*INFORMATION SHOWN:*
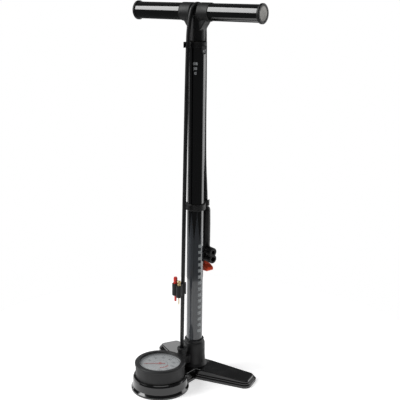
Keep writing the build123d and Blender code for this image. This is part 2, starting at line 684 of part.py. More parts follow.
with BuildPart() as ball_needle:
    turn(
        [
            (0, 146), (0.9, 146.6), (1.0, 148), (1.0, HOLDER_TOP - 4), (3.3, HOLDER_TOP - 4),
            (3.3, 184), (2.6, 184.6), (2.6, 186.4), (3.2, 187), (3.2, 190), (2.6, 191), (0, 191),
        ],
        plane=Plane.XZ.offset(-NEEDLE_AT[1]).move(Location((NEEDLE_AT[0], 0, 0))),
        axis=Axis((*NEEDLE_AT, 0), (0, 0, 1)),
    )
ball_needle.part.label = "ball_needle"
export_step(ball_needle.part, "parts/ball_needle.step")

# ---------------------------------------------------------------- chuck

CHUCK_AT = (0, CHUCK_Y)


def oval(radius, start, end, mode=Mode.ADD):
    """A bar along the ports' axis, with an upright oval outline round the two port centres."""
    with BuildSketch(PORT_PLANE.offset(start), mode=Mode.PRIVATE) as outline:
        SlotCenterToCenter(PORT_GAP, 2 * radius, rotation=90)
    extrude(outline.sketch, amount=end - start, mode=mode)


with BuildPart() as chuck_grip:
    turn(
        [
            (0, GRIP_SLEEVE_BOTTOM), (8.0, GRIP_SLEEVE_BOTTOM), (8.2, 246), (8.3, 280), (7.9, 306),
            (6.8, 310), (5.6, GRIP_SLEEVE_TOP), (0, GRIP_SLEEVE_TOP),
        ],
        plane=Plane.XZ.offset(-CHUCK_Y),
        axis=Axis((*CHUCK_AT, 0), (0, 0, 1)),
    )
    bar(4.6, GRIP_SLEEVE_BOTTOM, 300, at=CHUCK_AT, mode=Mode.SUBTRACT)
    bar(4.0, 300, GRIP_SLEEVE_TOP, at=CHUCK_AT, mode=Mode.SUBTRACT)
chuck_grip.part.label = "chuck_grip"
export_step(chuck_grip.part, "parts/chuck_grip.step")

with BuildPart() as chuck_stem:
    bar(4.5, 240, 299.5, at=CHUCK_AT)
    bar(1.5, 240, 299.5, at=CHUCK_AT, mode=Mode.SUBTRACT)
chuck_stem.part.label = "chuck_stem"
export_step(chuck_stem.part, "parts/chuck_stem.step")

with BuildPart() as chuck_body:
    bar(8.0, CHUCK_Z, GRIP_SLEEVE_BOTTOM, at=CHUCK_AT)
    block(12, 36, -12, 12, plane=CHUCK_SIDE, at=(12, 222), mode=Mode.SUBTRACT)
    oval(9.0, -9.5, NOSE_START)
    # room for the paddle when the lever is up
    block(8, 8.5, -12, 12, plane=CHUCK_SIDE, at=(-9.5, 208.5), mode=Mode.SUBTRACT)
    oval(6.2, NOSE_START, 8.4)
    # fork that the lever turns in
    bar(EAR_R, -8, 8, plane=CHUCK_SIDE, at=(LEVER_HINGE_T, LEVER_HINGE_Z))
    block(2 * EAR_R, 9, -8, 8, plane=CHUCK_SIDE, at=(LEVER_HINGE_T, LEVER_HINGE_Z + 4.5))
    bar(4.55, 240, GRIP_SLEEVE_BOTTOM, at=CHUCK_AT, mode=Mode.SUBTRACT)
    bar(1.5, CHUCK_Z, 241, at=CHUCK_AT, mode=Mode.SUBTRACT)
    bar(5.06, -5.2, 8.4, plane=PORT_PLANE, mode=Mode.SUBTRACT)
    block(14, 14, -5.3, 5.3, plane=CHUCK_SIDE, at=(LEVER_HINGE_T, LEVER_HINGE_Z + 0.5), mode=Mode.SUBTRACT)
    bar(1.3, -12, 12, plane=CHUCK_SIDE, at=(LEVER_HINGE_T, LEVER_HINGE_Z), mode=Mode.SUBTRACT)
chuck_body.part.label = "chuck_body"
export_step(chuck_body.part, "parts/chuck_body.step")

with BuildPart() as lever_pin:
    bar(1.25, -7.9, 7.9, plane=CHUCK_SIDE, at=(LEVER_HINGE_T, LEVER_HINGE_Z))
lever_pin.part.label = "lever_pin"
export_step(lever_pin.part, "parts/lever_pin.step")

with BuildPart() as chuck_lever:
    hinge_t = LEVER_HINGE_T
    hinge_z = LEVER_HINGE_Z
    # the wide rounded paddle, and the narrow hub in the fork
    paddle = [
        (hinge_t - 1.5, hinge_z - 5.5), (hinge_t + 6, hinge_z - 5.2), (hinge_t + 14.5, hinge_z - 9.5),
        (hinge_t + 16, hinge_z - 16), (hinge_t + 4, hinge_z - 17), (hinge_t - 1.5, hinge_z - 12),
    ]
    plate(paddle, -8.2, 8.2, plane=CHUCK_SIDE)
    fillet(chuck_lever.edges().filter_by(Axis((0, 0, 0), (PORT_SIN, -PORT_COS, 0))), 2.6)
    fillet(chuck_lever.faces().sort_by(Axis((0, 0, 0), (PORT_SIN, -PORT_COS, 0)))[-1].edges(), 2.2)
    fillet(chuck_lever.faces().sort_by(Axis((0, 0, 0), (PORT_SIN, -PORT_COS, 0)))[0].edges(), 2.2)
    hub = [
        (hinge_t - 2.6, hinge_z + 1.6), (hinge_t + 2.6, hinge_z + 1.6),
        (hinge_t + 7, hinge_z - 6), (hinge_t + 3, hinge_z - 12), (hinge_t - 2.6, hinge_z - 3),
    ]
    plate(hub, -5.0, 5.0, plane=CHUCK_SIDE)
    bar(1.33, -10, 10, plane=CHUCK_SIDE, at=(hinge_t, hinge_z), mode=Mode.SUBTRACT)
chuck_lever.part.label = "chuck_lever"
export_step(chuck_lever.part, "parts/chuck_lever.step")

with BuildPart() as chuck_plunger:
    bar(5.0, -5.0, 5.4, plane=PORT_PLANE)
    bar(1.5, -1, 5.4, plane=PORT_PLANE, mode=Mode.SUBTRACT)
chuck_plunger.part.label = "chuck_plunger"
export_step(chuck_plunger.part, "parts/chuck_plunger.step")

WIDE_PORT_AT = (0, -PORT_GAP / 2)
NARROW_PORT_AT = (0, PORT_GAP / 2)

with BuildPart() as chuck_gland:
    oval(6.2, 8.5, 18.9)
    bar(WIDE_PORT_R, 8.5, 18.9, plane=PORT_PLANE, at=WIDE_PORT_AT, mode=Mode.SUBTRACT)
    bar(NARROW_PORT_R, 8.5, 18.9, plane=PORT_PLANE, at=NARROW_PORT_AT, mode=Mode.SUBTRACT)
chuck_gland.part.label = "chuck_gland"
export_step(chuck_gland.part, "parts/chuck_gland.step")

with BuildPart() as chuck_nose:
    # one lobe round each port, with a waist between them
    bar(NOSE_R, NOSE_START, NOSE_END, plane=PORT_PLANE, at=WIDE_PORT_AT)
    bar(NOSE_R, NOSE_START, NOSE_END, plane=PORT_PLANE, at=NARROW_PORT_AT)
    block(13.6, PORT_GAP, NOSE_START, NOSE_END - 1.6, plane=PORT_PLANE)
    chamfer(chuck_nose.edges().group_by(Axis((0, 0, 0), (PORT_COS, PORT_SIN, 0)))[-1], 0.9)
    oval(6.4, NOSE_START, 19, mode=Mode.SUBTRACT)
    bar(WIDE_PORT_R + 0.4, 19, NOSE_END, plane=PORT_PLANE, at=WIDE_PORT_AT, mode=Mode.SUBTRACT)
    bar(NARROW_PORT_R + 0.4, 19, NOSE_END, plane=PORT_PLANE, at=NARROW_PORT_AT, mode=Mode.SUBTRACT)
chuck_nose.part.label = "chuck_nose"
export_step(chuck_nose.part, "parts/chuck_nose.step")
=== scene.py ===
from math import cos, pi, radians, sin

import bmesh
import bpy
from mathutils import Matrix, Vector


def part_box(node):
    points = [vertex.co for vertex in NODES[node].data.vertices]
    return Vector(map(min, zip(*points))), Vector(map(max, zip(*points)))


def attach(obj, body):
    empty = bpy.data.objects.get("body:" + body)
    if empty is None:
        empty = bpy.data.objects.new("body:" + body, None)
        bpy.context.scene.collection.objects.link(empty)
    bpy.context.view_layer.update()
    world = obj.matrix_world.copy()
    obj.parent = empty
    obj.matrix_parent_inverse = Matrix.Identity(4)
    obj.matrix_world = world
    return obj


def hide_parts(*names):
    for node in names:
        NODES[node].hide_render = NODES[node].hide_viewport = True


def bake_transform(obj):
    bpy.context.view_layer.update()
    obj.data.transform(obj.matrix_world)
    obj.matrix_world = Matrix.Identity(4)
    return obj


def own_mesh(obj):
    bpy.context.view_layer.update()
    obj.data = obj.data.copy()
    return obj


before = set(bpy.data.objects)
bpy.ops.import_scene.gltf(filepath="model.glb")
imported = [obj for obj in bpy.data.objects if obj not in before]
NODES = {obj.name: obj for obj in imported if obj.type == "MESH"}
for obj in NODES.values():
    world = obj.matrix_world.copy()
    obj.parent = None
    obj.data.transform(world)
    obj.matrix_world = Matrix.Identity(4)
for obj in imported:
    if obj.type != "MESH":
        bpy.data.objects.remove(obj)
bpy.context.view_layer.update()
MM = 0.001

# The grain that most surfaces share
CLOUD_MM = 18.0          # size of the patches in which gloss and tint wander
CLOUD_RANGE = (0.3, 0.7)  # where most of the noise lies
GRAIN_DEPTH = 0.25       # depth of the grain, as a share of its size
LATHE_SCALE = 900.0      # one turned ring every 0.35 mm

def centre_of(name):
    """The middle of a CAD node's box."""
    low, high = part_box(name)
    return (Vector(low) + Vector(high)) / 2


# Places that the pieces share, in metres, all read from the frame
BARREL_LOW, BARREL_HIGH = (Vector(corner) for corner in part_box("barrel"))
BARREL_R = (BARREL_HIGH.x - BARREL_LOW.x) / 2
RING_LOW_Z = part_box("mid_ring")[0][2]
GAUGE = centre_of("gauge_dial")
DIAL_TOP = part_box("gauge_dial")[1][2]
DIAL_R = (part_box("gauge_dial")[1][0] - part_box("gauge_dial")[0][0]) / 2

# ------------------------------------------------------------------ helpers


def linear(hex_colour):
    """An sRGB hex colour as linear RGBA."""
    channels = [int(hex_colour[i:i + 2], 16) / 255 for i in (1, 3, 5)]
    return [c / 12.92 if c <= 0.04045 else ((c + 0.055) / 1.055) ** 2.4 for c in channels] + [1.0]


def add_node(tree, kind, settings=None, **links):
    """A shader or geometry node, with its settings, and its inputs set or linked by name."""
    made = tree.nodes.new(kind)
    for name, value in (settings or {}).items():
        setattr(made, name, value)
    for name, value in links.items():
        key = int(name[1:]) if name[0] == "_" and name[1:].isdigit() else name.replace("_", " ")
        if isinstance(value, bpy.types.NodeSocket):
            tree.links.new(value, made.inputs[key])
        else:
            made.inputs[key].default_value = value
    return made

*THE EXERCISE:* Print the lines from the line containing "block(13.6, PORT_GAP, NOSE_START, NOSE_END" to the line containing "bpy.context.scene.collection.objects.link(empty)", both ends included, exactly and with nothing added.

*ANSWER IN FULL:*
    block(13.6, PORT_GAP, NOSE_START, NOSE_END - 1.6, plane=PORT_PLANE)
    chamfer(chuck_nose.edges().group_by(Axis((0, 0, 0), (PORT_COS, PORT_SIN, 0)))[-1], 0.9)
    oval(6.4, NOSE_START, 19, mode=Mode.SUBTRACT)
    bar(WIDE_PORT_R + 0.4, 19, NOSE_END, plane=PORT_PLANE, at=WIDE_PORT_AT, mode=Mode.SUBTRACT)
    bar(NARROW_PORT_R + 0.4, 19, NOSE_END, plane=PORT_PLANE, at=NARROW_PORT_AT, mode=Mode.SUBTRACT)
chuck_nose.part.label = "chuck_nose"
export_step(chuck_nose.part, "parts/chuck_nose.step")
=== scene.py ===
from math import cos, pi, radians, sin

import bmesh
import bpy
from mathutils import Matrix, Vector


def part_box(node):
    points = [vertex.co for vertex in NODES[node].data.vertices]
    return Vector(map(min, zip(*points))), Vector(map(max, zip(*points)))


def attach(obj, body):
    empty = bpy.data.objects.get("body:" + body)
    if empty is None:
        empty = bpy.data.objects.new("body:" + body, None)
        bpy.context.scene.collection.objects.link(empty)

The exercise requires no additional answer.